Task input:
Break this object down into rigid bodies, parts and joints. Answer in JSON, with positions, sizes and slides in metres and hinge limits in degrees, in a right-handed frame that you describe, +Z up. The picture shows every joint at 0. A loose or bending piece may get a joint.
--
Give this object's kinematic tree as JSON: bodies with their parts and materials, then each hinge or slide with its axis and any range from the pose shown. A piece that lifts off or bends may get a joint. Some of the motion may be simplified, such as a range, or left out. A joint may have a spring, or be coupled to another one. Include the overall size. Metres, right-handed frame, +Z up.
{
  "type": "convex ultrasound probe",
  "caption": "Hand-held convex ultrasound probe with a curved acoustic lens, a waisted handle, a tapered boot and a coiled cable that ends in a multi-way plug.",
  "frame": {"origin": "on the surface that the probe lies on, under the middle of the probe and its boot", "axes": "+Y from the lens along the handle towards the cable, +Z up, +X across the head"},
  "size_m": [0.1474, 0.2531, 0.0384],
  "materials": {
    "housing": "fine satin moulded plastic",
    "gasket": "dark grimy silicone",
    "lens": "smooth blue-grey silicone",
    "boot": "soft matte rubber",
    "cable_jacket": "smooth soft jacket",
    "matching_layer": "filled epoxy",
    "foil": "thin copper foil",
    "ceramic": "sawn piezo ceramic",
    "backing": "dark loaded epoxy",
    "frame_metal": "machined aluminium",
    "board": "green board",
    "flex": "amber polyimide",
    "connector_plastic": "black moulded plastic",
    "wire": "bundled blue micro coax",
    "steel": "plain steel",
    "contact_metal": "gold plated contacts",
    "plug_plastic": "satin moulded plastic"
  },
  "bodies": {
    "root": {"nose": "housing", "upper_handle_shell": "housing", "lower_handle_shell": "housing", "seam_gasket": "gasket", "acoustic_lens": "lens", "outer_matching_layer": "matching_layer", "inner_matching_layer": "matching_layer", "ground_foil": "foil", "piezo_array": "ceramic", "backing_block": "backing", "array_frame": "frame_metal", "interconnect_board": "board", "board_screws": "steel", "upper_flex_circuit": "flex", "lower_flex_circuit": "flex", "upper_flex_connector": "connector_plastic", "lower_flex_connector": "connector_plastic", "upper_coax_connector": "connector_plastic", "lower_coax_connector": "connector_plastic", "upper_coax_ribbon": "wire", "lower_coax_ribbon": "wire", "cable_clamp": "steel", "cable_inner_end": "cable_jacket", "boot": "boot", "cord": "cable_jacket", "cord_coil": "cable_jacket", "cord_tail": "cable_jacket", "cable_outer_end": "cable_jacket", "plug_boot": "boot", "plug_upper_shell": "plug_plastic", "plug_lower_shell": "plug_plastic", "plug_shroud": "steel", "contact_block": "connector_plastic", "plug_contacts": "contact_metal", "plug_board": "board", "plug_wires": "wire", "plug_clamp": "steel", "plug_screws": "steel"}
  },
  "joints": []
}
---
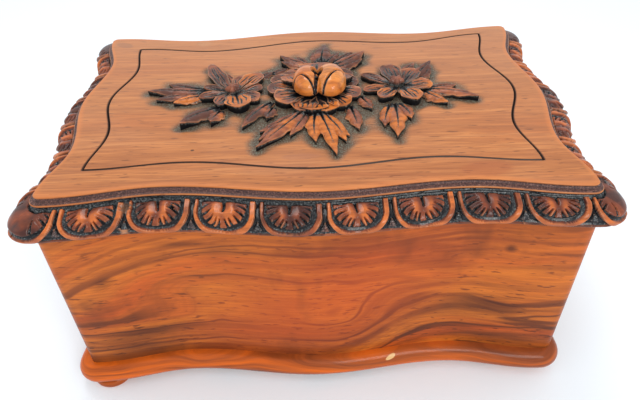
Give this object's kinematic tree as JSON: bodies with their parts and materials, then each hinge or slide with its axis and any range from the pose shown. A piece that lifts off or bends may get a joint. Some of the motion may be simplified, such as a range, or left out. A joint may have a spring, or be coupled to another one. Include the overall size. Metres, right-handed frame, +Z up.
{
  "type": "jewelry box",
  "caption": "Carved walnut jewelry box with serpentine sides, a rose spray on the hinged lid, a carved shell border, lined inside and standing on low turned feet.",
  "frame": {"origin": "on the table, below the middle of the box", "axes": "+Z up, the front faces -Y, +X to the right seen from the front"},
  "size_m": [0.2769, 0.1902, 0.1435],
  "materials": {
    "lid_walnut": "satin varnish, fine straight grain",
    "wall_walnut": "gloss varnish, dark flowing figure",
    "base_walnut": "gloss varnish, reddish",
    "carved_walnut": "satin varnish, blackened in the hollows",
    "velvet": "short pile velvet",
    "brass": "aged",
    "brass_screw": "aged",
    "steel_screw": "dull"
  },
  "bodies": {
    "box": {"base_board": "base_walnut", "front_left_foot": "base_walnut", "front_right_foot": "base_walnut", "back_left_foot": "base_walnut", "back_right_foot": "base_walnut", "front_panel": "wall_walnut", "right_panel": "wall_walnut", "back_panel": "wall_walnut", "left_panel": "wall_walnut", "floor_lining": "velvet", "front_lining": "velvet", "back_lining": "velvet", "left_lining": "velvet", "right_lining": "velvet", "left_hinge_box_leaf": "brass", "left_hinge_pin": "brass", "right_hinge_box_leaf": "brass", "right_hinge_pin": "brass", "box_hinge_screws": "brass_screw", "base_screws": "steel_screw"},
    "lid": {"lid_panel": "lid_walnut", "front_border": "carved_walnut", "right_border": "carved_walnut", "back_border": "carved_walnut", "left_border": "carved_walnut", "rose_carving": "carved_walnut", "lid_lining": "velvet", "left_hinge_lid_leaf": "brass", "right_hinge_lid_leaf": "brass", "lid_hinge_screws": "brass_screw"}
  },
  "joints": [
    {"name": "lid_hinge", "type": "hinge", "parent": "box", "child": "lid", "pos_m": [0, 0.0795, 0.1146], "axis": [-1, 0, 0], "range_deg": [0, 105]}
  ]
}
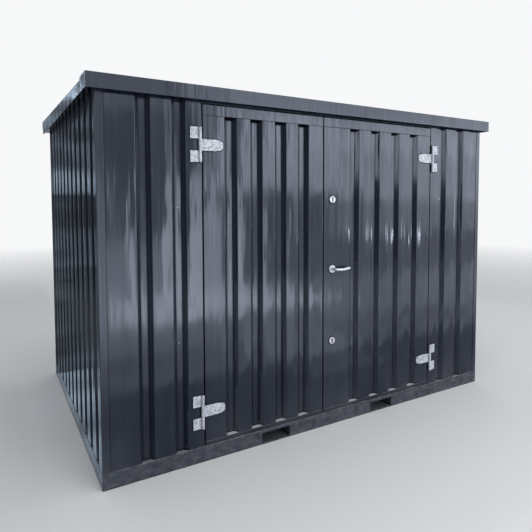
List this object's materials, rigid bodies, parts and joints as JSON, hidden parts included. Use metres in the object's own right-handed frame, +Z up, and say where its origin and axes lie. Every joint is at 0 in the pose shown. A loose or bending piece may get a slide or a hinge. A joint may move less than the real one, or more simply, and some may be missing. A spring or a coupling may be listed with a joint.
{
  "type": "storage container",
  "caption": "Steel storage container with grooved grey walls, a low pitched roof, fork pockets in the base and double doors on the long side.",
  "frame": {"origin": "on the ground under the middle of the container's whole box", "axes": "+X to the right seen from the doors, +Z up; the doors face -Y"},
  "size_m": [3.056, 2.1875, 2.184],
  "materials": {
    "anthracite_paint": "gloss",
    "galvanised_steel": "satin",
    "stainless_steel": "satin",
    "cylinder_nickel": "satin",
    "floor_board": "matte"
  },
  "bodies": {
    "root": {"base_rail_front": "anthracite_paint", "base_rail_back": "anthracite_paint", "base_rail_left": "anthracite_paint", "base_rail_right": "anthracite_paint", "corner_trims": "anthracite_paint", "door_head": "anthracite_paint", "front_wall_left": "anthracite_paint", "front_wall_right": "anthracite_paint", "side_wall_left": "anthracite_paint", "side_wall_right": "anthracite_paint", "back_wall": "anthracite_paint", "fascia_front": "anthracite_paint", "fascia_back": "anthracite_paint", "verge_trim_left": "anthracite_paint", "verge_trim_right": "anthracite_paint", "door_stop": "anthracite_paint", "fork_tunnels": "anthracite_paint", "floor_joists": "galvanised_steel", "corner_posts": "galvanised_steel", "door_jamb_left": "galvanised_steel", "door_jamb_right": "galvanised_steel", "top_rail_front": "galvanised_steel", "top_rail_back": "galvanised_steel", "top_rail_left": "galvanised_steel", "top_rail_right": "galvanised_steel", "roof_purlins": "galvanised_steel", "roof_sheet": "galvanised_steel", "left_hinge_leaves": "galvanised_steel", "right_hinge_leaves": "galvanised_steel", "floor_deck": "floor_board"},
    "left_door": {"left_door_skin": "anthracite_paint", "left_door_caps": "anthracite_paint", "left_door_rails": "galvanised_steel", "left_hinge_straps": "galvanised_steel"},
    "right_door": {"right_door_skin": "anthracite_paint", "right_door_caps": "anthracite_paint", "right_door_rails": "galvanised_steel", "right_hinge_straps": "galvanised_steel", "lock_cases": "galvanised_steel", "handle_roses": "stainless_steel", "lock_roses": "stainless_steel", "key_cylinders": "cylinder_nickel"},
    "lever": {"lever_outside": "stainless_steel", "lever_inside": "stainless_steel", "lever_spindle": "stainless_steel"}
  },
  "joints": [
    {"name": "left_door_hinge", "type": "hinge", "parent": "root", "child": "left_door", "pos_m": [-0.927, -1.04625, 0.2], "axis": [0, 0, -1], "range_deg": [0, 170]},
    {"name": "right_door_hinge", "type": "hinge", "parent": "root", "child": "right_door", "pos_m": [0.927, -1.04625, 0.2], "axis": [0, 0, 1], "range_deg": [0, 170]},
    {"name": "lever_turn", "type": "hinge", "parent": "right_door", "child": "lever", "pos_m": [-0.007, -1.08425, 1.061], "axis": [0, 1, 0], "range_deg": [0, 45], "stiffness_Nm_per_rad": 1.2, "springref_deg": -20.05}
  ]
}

Objective: Look through the entries and find each line that has the string "joints". Copy those lines.

Complete answer:
Break this object down into rigid bodies, parts and joints. Answer in JSON, with positions, sizes and slides in metres and hinge limits in degrees, in a right-handed frame that you describe, +Z up. The picture shows every joint at 0. A loose or bending piece may get a joint.
  "joints": []
  "joints": [
List this object's materials, rigid bodies, parts and joints as JSON, hidden parts included. Use metres in the object's own right-handed frame, +Z up, and say where its origin and axes lie. Every joint is at 0 in the pose shown. A loose or bending piece may get a slide or a hinge. A joint may move less than the real one, or more simply, and some may be missing. A spring or a coupling may be listed with a joint.
  "joints": [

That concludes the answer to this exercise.